= What this task involves =
All the data should come back exactly as it was given.

Begin

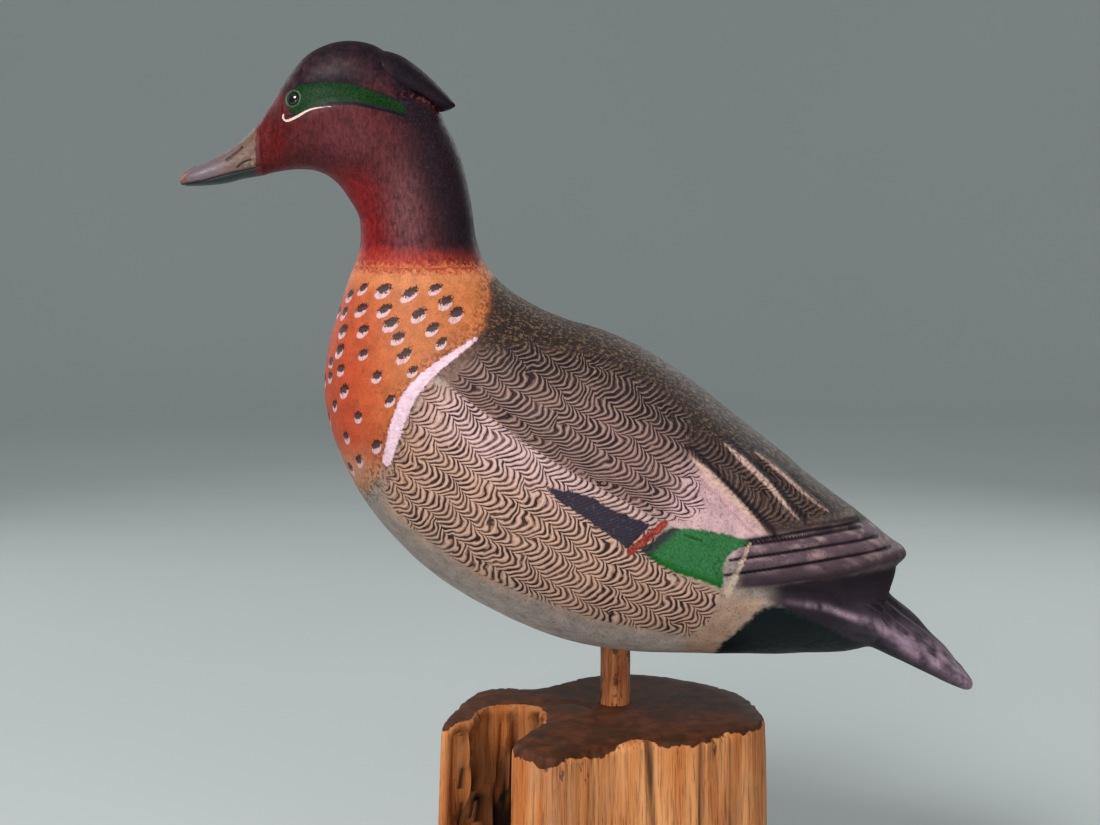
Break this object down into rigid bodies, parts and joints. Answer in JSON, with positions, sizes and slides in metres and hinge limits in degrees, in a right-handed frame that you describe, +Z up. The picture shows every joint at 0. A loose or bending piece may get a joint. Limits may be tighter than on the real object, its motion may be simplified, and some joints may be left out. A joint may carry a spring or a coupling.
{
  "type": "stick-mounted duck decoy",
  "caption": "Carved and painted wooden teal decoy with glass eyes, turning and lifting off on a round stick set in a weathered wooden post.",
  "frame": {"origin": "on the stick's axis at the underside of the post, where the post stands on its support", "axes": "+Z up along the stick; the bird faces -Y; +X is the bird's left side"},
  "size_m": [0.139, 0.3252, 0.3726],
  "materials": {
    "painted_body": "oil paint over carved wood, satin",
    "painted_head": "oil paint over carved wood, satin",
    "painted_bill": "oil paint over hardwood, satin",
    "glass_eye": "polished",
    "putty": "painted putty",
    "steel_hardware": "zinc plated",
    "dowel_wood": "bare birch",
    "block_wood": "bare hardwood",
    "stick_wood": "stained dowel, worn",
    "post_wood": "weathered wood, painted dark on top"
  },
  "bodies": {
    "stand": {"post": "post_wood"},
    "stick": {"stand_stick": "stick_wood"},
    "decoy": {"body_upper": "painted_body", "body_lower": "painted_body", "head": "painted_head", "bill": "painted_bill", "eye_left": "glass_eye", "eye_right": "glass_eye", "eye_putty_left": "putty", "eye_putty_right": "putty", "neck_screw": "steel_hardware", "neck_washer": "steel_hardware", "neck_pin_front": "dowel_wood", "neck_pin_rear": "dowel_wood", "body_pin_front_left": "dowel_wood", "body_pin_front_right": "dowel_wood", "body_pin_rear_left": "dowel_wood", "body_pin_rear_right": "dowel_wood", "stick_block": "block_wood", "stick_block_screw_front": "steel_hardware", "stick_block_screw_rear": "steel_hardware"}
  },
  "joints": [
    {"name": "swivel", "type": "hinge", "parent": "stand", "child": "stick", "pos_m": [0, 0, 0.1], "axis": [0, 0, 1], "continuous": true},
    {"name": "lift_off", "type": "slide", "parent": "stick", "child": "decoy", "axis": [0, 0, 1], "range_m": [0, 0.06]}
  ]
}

End

= The solution =
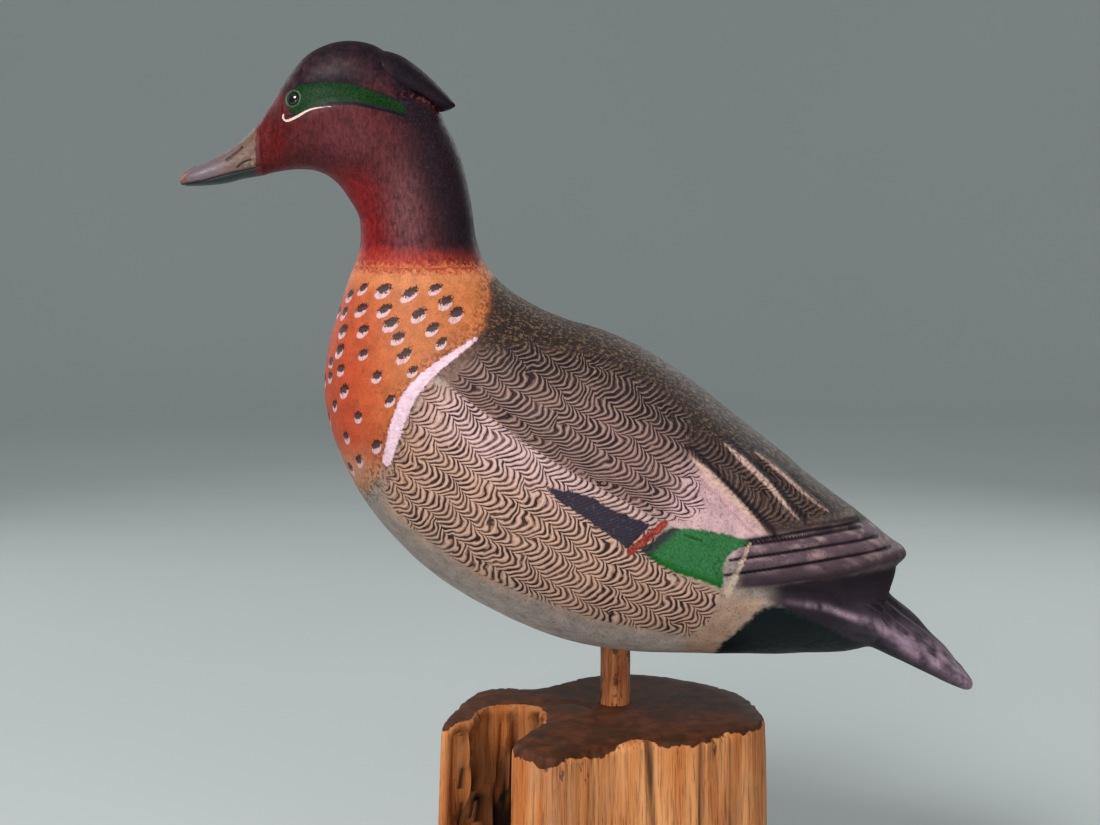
Break this object down into rigid bodies, parts and joints. Answer in JSON, with positions, sizes and slides in metres and hinge limits in degrees, in a right-handed frame that you describe, +Z up. The picture shows every joint at 0. A loose or bending piece may get a joint. Limits may be tighter than on the real object, its motion may be simplified, and some joints may be left out. A joint may carry a spring or a coupling.
{
  "type": "stick-mounted duck decoy",
  "caption": "Carved and painted wooden teal decoy with glass eyes, turning and lifting off on a round stick set in a weathered wooden post.",
  "frame": {"origin": "on the stick's axis at the underside of the post, where the post stands on its support", "axes": "+Z up along the stick; the bird faces -Y; +X is the bird's left side"},
  "size_m": [0.139, 0.3252, 0.3726],
  "materials": {
    "painted_body": "oil paint over carved wood, satin",
    "painted_head": "oil paint over carved wood, satin",
    "painted_bill": "oil paint over hardwood, satin",
    "glass_eye": "polished",
    "putty": "painted putty",
    "steel_hardware": "zinc plated",
    "dowel_wood": "bare birch",
    "block_wood": "bare hardwood",
    "stick_wood": "stained dowel, worn",
    "post_wood": "weathered wood, painted dark on top"
  },
  "bodies": {
    "stand": {"post": "post_wood"},
    "stick": {"stand_stick": "stick_wood"},
    "decoy": {"body_upper": "painted_body", "body_lower": "painted_body", "head": "painted_head", "bill": "painted_bill", "eye_left": "glass_eye", "eye_right": "glass_eye", "eye_putty_left": "putty", "eye_putty_right": "putty", "neck_screw": "steel_hardware", "neck_washer": "steel_hardware", "neck_pin_front": "dowel_wood", "neck_pin_rear": "dowel_wood", "body_pin_front_left": "dowel_wood", "body_pin_front_right": "dowel_wood", "body_pin_rear_left": "dowel_wood", "body_pin_rear_right": "dowel_wood", "stick_block": "block_wood", "stick_block_screw_front": "steel_hardware", "stick_block_screw_rear": "steel_hardware"}
  },
  "joints": [
    {"name": "swivel", "type": "hinge", "parent": "stand", "child": "stick", "pos_m": [0, 0, 0.1], "axis": [0, 0, 1], "continuous": true},
    {"name": "lift_off", "type": "slide", "parent": "stick", "child": "decoy", "axis": [0, 0, 1], "range_m": [0, 0.06]}
  ]
}